Tokyo Institute of Technology, Japan

Title: Few-carrier regimes in lithographically-defined Si quantum dots

Biography

Kodera has completed his doctorate in physics at the age of 27 years at the University of Tokyo. He worked as a Research Associate at the University of Tokyo, and an Assistant Professor at Tokyo Institute of Technology. He is an Associate Professor at Department of Physical Electronics, Tokyo Institute of Technology. He has published more than 40 papers in reputed journals. He was the recipient of the Presentation Award of the Japan Society of Applied Physics, and The Young Scientists’ Prize of The Commendation for Science and Technology by the Minister of Education, Culture, Sports, Science and Technology.

Abstract

For the purpose of development of novel functional devices such as quantum information devices, single electron transistors, and sensitive sensors, quantum dots (QDs) attract a great deal of attention. We develop experimentally and theoretically various QD device structures in Si [1-4]. In order to fabricate lithographically-defined Si QDs, we utilize electron beam lithography, reactive ion etching, and oxidation, in a metal-oxide-semiconductor (MOS) structure on a non-doped silicon-on-insulator (SOI) substrate. We apply the fabrication process of Si MOS technologies into our QD devices. We study both n-channel and p-channel Si QD devices. We clearly observed Coulomb oscillation, which is the evidence of single carrier tunneling. Charge detection of change in number of carriers (electrons for n-channel QDs and holes for p-channel QDs) in QDs, one by one, has been successfully demonstrated using the device where we attached single QDs as charge sensors in the vicinity of the double QDs.

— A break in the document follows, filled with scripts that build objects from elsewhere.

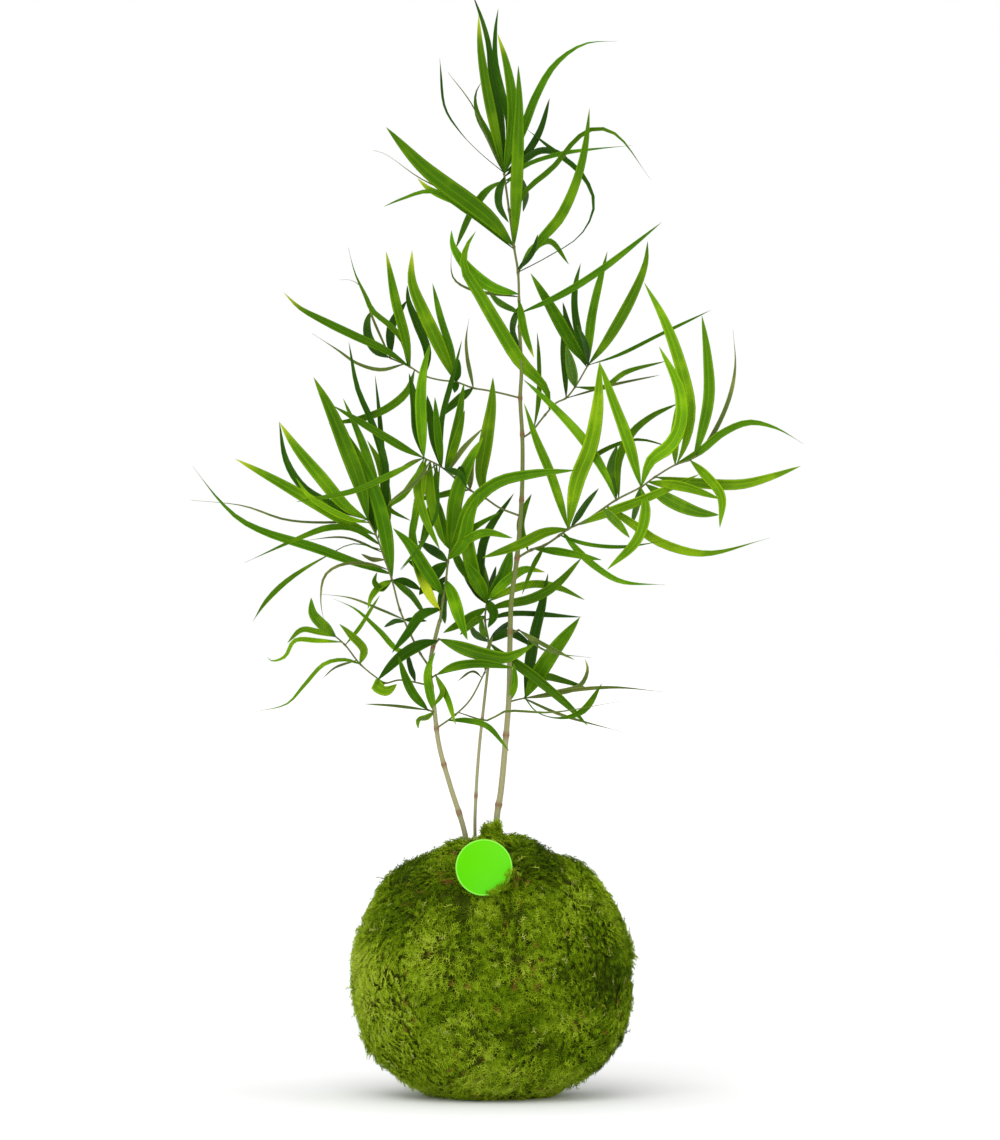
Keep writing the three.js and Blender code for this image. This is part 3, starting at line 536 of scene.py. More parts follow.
moss_frond, tree, shader = new_material("moss_frond")
kind = painted(tree, "moss_kind")
reach = painted(tree, "moss_reach")
grown = scaled(tree, reach, TIPS_FROM, TIPS_FULL)
moss_green = blend(tree, grown, ramp(tree, kind, MOSS_FEET), ramp(tree, kind, MOSS_TIPS))
feed(tree, shader, "Base Color", moss_green)
feed(tree, shader, "Roughness", scaled(tree, reach, least=ROUGH_FOOT, most=ROUGH_TIP))
shader.inputs["Specular IOR Level"].default_value = MOSS_SHEEN

draw = np.random.default_rng(FROND_SEED)
ways = unit(spread_ways(FRONDS) + draw.normal(size=(FRONDS, 3)) * FROND_JITTER)
relief, cushion = nearest_cushions(ways)
nearness = np.sort(ways @ SHEET_WAYS.T, axis=1)
between = nearness[:, -1] - nearness[:, -2] + CREASE_WANDER * drift(ways, seed=5, waves=9)
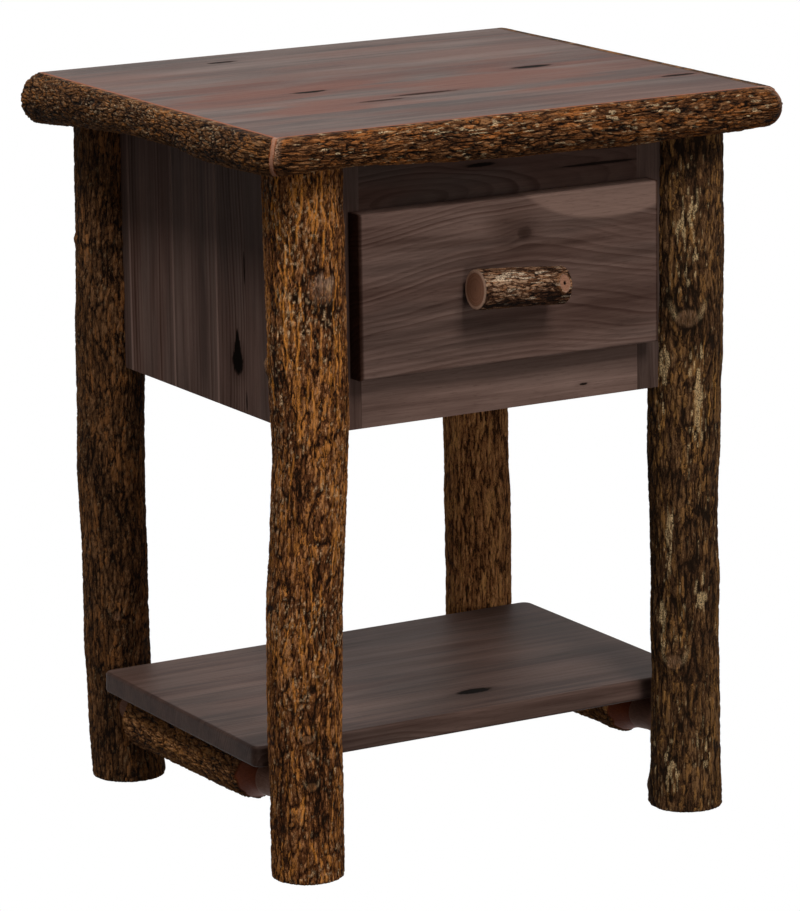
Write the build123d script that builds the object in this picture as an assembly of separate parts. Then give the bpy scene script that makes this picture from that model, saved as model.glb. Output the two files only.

Few-electron and few-hole regimes in QDs are also realized in n- channel and p- channel QD devices, respectively. These achievements are the important steps for realizing quantum information devices, single electron transistors, and sensitive sensors. This work was financially supported by Grants-in-Aid (Kakenhi Nos. 24102703, 26709023, and 26630151), the PRESTO program of the Japan Science and Technology Agency (JST), the Yazaki Memorial Foundation for Science and Technology, and the Project for Developing Innovation Systems of the Ministry of Education, Culture, Sports, Science and Technology (MEXT) of Japan.